*Available data*:
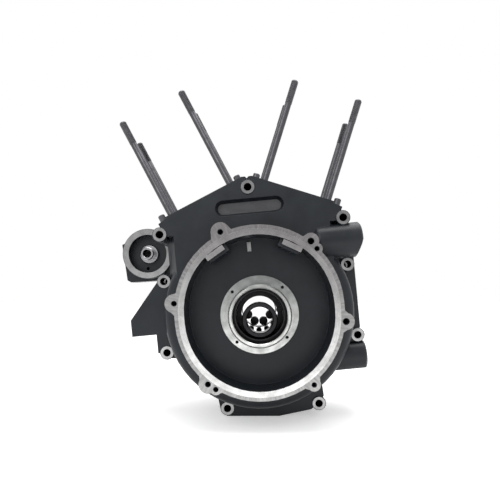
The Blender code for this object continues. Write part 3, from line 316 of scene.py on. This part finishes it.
def makeSteel(name):
    tint, rough, metal = steelSpec[name]
    finish, nodes, links, shader, place = newFinish(name, tint, rough, metal)
    cloud = addNoise(nodes, links, place, grainSpec["cloud"])
    fine = addNoise(nodes, links, place, grainSpec["fine"], detail=2)
    patches = addRange(nodes, links, cloud, 0, 1)
    colour = addBlend(nodes, links, patches, tint, darken(tint, grainSpec["darker"]))
    sheen = addRange(nodes, links, cloud, rough - grainSpec["smoother"], rough + grainSpec["rougher"])
    edge = addSoftEdge(nodes, grainSpec["edge"])
    relief = addBump(nodes, links, fine, grainSpec["depth"], grainSpec["strength"], edge)
    joinShader(links, shader, colour, sheen, relief)
    return finish


finishes = {"castPaint": makeCastPaint()}
for name in faceSpec:
    finishes[name] = makeTurnedFace(name)
for name in steelSpec:
    finishes[name] = makeSteel(name)
# painted shade: the bolt holes' walls are near-black and matte and show no reflection, standing in for the
# shade deep inside them
finishes["holeWall"].node_tree.nodes["Principled BSDF"].inputs["Specular IOR Level"].default_value = 0.0
print("finishes made")


# copies of the solids

# metres within which points merge, and degrees up to which faces are flat or turn smoothly
meshSpec = {"merge": 0.000005, "flat": 0.3, "smooth": 32}


def editAll(operator, **choices):
    # runs an edit mode operator on the whole active piece
    bpy.ops.object.mode_set(mode='EDIT')
    bpy.ops.mesh.select_all(action='SELECT')
    operator(**choices)
    bpy.ops.object.mode_set(mode='OBJECT')


def takeCopy(node, name, finishNames, chooseFace=None):
    # a merged copy of a solid, which stands for it and can be shaded smoothly
    makeActive(frame["nodes"][node])
    bpy.ops.object.duplicate()
    piece = bpy.context.active_object
    piece.name = name
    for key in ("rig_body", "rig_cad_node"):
        if key in piece:
            del piece[key]
    bpy.ops.mesh.customdata_custom_splitnormals_clear()
    editAll(bpy.ops.mesh.remove_doubles, threshold=meshSpec["merge"])
    piece.data.materials.clear()
    for finishName in finishNames:
        piece.data.materials.append(finishes[finishName])
    if chooseFace:
        for face in piece.data.polygons:
            chosen = chooseFace(*toCase(face.center), *turnToCase(face.normal))
            face.material_index = finishNames.index(chosen)
    editAll(bpy.ops.mesh.dissolve_limited, angle_limit=radians(meshSpec["flat"]), delimit={'MATERIAL'})
    bpy.ops.object.shade_smooth_by_angle(angle=radians(meshSpec["smooth"]))
    # flat faces stay flat, and the rounded edges beside them take the turn
    bpy.ops.object.modifier_add(type='WEIGHTED_NORMAL')
    piece.modifiers[-1].keep_sharp = True
    bpy.ops.object.modifier_apply(modifier=piece.modifiers[-1].name)
    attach(piece, "root")
    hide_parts(node)


# the two castings: their machined places, in millimetres and degrees
machined = {
    # depths from the joint plane
    "ring": 92.0, "spigot": 93.5, "flange": 61.0, "mark": 59.5, "recess": 44.0,
    "lowBoss": 28.0, "highBoss": 51.0, "boreStart": 46.0, "endStart": 89.0,
    "gearFace": 86.0, "pumpPad": 58.0, "filterPad": 28.0,
    # radii from the crank axis, and the reach of a bolt hole from its own middle
    "boreLip": 27.0, "bore": 28.0, "hubWall": 33.0, "hubRadius": 42.0, "bossReach": 100.0, "boltHole": 4.4,
    # places along the engine and the tappet pads, which face away from the cam at their turn
    "upperMount": 116.6, "lowerMount": 114.5, "filterRear": -95.0,
    "camHeight": 61.5, "tappetTurn": 31.0, "tappetHeight": 63.0,
    # how near a face has to lie to its place, and how squarely it has to face
    "slack": 0.05, "deckSlack": 0.1, "square": 0.99, "deckSquare": 0.85,
}

# bolt holes, as radius from the crank axis and angles from the bisector to the front
boltSpec = (
    (136.5, (0.0, 46.2, -46.2)),
    (112.5, (66.4, 107.9, 156.1, -66.4, -107.9)),
    (121.0, (-152.0,)),
)
bolts = []
for reach, angles in boltSpec:
    for angle in angles:
        bolts.append((-reach * sin(radians(angle)), reach * cos(radians(angle))))


def inBoltHole(x, z):
    return any(hypot(x - boltX, z - boltZ) < machined["boltHole"] for boltX, boltZ in bolts)


def isAt(value, *names):
    return any(abs(value - machined[name]) < machined["slack"] for name in names)


def isDeck(x, z, nz):
    half = radians(stance["vAngle"] / 2)
    height = abs(x) * sin(half) + z * cos(half)
    return nz > machined["deckSquare"] and abs(height - stance["deckHeight"]) < machined["deckSlack"]


def isMountEnd(x, nx):
    return nx > machined["square"] and isAt(x, "upperMount", "lowerMount")


def isTappetPad(x, z, nx, nz):
    turn = radians(machined["tappetTurn"])
    facing = abs(nx) * sin(turn) + nz * cos(turn)
    height = abs(x) * sin(turn) + (z - machined["camHeight"]) * cos(turn)
    return facing > machined["square"] and isAt(height, "tappetHeight")


def finishLeftFace(x, depth, z, nx, nd, nz):
    reach = hypot(x, z)
    if inBoltHole(x, z):
        return "holeWall"
    if nd > machined["square"]:
        if isAt(depth, "spigot"):
            return "spigotFace"
        if isAt(depth, "ring") and reach > machined["hubRadius"]:
            return "ringFace"
        if isAt(depth, "flange") and reach < machined["hubRadius"]:
            return "flangeFace"
        if isAt(depth, "mark"):
            return "spotFace"
        if isAt(depth, "recess") and z > machined["bossReach"]:
            return "recessGrey"
        if isAt(depth, "lowBoss", "highBoss") and reach > machined["bossReach"]:
            return "spotFace"
    if machined["boreLip"] < reach < machined["hubWall"] and depth > machined["endStart"]:
        return "hubFace"
    # painted shade: the bore's walls take the near-black bore steel
    if reach < machined["bore"] and depth > machined["boreStart"]:
        return "boreSteel"
    if reach < machined["hubWall"] and depth > machined["boreStart"]:
        return "flangeFace"
    if isMountEnd(x, nx):
        return "spotFace"
    return "deckFace" if isDeck(x, z, nz) else "castPaint"


def finishRightFace(x, depth, z, nx, nd, nz):
    side = -depth
    if inBoltHole(x, z) and side < machined["highBoss"]:
        return "holeWall"
    if nd < -machined["square"]:
        if isAt(side, "gearFace", "pumpPad"):
            return "ringFace"
        if isAt(side, "lowBoss", "highBoss"):
            return "spotFace"
    if nd > machined["square"] and isAt(side, "filterPad") and x < machined["filterRear"]:
        return "spotFace"
    if isMountEnd(x, nx) or isTappetPad(x, z, nx, nz):
        return "spotFace"
    return "deckFace" if isDeck(x, z, nz) else "castPaint"


castingFinishes = ["castPaint", "ringFace", "spigotFace", "flangeFace", "spotFace", "deckFace", "boreSteel",
                   "recessGrey", "hubFace", "holeWall"]
takeCopy("left_case", "leftCasting", castingFinishes, finishLeftFace)
takeCopy("right_case", "rightCasting", castingFinishes, finishRightFace)
print("castings dressed")


# cylinder studs, turned again with ridged threads; heights along the cylinder's axis from the crank axis
studSpec = {
    "foot": 115.3, "deckThread": 137.0, "tipThread": 229.3, "tip": 255.6,
    "threadRadius": 3.95, "rootRadius": 3.4, "shankRadius": 3.6, "chamfer": 0.8,
    "pitch": 1.25, "cap": 0.05, "sides": 24, "merge": 0.000002, "smooth": 30,
    "rightInnerShift": 5.9,    # these stand this much nearer the ridge between the decks
}


def addRidges(profile, low, high):
    # one ridge for each turn of the thread, as radius and height
    count = int((high - low) / studSpec["pitch"])
    step = (high - low) / count
    for i in range(count):
        profile.append((studSpec["rootRadius"], low + step * i))
        profile.append((studSpec["threadRadius"], low + step * (i + 0.5)))


def makeStudProfile():
    foot, tip, cap, chamfer = (studSpec[key] for key in ("foot", "tip", "cap", "chamfer"))
    profile = [(0, foot), (studSpec["rootRadius"], foot + cap)]
    addRidges(profile, foot + cap + chamfer, studSpec["deckThread"])
    profile += [(studSpec["shankRadius"], studSpec["deckThread"] + chamfer),
                (studSpec["shankRadius"], studSpec["tipThread"] - chamfer)]
    addRidges(profile, studSpec["tipThread"], tip - chamfer)
    profile += [(studSpec["threadRadius"] - chamfer, tip - cap), (0, tip)]
    return profile


def stackCones(profile, sides):
    # a turned shape along Z, as a stack of open cones
    cones = []
    for (lowRadius, low), (highRadius, high) in zip(profile, profile[1:]):
        middle = (low + high) / 2
        bpy.ops.mesh.primitive_cone_add(vertices=sides, radius1=lowRadius / 1000, radius2=highRadius / 1000,
                                        depth=(high - low) / 1000, end_fill_type='NOTHING',
                                        location=(0, 0, middle / 1000))
        cones.append(bpy.context.active_object)
    return cones


def makeStud():
    clearSelection()
    for cone in stackCones(makeStudProfile(), studSpec["sides"]):
        cone.select_set(True)
    bpy.ops.object.join()
    bpy.ops.object.transform_apply(location=True, rotation=True, scale=True)
    editAll(bpy.ops.mesh.remove_doubles, threshold=studSpec["merge"])
    editAll(bpy.ops.mesh.normals_make_consistent, inside=False)
    bpy.ops.object.shade_smooth_by_angle(angle=radians(studSpec["smooth"]))
    stud = bpy.context.active_object
    stud.data.materials.append(finishes["studBlack"])
    return stud


def placeStud(stud, side, end, across):
    # side is 1 to the left and -1 to the right, end is 1 to the rear and -1 to the front
    makeActive(stud)
    bpy.ops.object.duplicate()
    placed = bpy.context.active_object
    half = radians(stance["vAngle"] / 2)
    off = across - stance["cylinderInset"]
    placed.rotation_euler = (0, end * half - radians(stance["lean"]), 0)
    placed.location = toWorld(end * off * cos(half), side * stance["studHalf"], -off * sin(half))
    bpy.ops.object.transform_apply(location=True, rotation=True, scale=True)
    return placed


def placeStuds(stud):
    for side, sideName in ((1, "left"), (-1, "right")):
        for end, endName in ((-1, "front"), (1, "rear")):
            for row, across in (("inner", -stance["studHalf"]), ("outer", stance["studHalf"])):
                if (sideName, row) == ("right", "inner"):
                    across -= studSpec["rightInnerShift"]
                placed = placeStud(stud, side, end, across)
                placed.name = endName + row.capitalize() + sideName.capitalize() + "Stud"
                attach(placed, "root")
                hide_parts("stud_" + endName + "_" + row + "_" + sideName)
    bpy.data.objects.remove(stud)


placeStuds(makeStud())
print("studs turned")


# smaller pieces keep their solids' shapes, and the start of a name tells the finish
smallFinishes = {
    # the joint dowels take the near-black bore steel, painted shade
    "dowel_": "studBlack", "joint_dowel": "boreSteel", "drain_plug": "plainSteel",
    # the bearings, races and rollers take the near-black race steel, painted shade
    "filter_nipple": "platedSteel", "left_": "raceSteel", "right_": "raceSteel", "loose_": "raceSteel",
    "cam_": "raceSteel",
}
for node in sorted(frame["nodes"]):
    if node in ("left_case", "right_case") or node.startswith("stud_"):
        continue
    finishName = next(smallFinishes[start] for start in smallFinishes if node.startswith(start))
    takeCopy(node, node.replace("_", "") + "Piece", [finishName])
print("small pieces dressed")


# floor, surroundings and lamps
studio = {
    "floorSize": 8.0, "floorWhite": 0.8, "floorRough": 0.9, "floorGlow": 0.45,
    # light from each part of the room, and the parts of a direction over which it grows
    "front": 0.3, "top": 1.0, "back": 0.9,
    "heightFrom": 0.1, "heightTo": 0.9, "backFrom": -0.4, "backTo": 0.8,
    "lampAim": (0.02, 0, 0.13),
}


def addSeen(nodes, links):
    # one where the camera looks straight, by a reflection or through something clear
    path = nodes.new("ShaderNodeLightPath").outputs
    indirect = addMath(nodes, links, 'MAXIMUM', path["Is Glossy Ray"], path["Is Transmission Ray"])
    return addMath(nodes, links, 'MAXIMUM', path["Is Camera Ray"], indirect)


def makeFloor():
    bpy.ops.mesh.primitive_plane_add(size=studio["floorSize"], location=(0, 0, 0))
    floor = bpy.context.active_object
    floor.name = "studioFloor"
    white = (studio["floorWhite"],) * 3
    finish, nodes, links, shader, _ = newFinish("floorWhite", white, studio["floorRough"], 0.0)
    shader.inputs["Specular IOR Level"].default_value = 0.0
    shader.inputs["Emission Color"].default_value = (1, 1, 1, 1)
    glow = addMath(nodes, links, 'MULTIPLY', addSeen(nodes, links), studio["floorGlow"])
    links.new(glow, shader.inputs["Emission Strength"])
    floor.data.materials.append(finish)


def makeSurroundings():
    # white where it is seen, and a room that is dim in front and brighter towards the top and the back
    world = bpy.context.scene.world or bpy.data.worlds.new("studio")
    bpy.context.scene.world = world
    world.use_nodes = True
    nodes, links = world.node_tree.nodes, world.node_tree.links
    nodes.clear()
    out = nodes.new("ShaderNodeOutputWorld")
    white = nodes.new("ShaderNodeBackground")
    room = nodes.new("ShaderNodeBackground")
    choose = nodes.new("ShaderNodeMixShader")
    unseen, seen = choose.inputs[1:3]
    axes = splitAxes(nodes, links, nodes.new("ShaderNodeTexCoord").outputs["Generated"])
    height = addRange(nodes, links, axes["Z"], studio["front"], studio["top"],
                      studio["heightFrom"], studio["heightTo"])
    behind = addRange(nodes, links, axes["Y"], 0, studio["back"] - studio["front"],
                      studio["backFrom"], studio["backTo"])
    level = addMath(nodes, links, 'MINIMUM', addMath(nodes, links, 'ADD', height, behind), studio["top"])
    links.new(level, room.inputs["Strength"])
    for shade in (white, room):
        shade.inputs["Color"].default_value = (1, 1, 1, 1)
    links.new(addSeen(nodes, links), choose.inputs["Fac"])
    links.new(room.outputs["Background"], unseen)
    links.new(white.outputs["Background"], seen)
    links.new(choose.outputs["Shader"], out.inputs["Surface"])


lampSpec = {
    "overhead": {"place": (0.0, 0.1, 1.4), "size": 1.2, "power": 15.0},
    "front": {"place": (-0.5, -1.3, 1.1), "size": 0.9, "power": 6.0},
}


def makeLamp(name, place, size, power):
    bpy.ops.object.light_add(type='AREA', location=place)
    lamp = bpy.context.active_object
    lamp.name = name
    lamp.data.size = size
    lamp.data.energy = power
    aim = Vector(studio["lampAim"]) - lamp.location
    lamp.rotation_euler = aim.to_track_quat('-Z', 'Y').to_euler()


makeFloor()
makeSurroundings()
for name, spec in lampSpec.items():
    makeLamp(name, **spec)
print("studio lit")

clearSelection()
bpy.context.view_layer.update()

*What is expected*: Starting at the first line of the material above, reproduce each line exactly up to and including the line with "return finish".

*Expected output*:
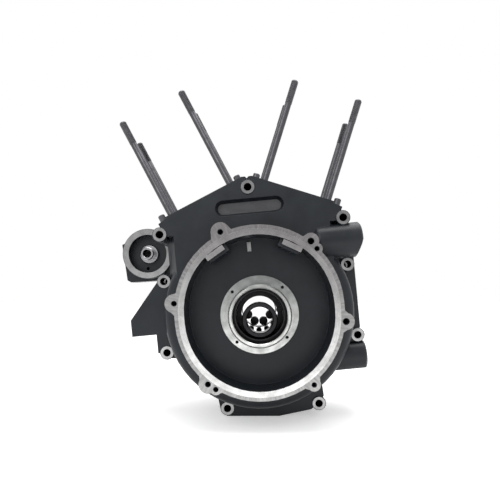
The Blender code for this object continues. Write part 3, from line 316 of scene.py on. This part finishes it.
def makeSteel(name):
    tint, rough, metal = steelSpec[name]
    finish, nodes, links, shader, place = newFinish(name, tint, rough, metal)
    cloud = addNoise(nodes, links, place, grainSpec["cloud"])
    fine = addNoise(nodes, links, place, grainSpec["fine"], detail=2)
    patches = addRange(nodes, links, cloud, 0, 1)
    colour = addBlend(nodes, links, patches, tint, darken(tint, grainSpec["darker"]))
    sheen = addRange(nodes, links, cloud, rough - grainSpec["smoother"], rough + grainSpec["rougher"])
    edge = addSoftEdge(nodes, grainSpec["edge"])
    relief = addBump(nodes, links, fine, grainSpec["depth"], grainSpec["strength"], edge)
    joinShader(links, shader, colour, sheen, relief)
    return finish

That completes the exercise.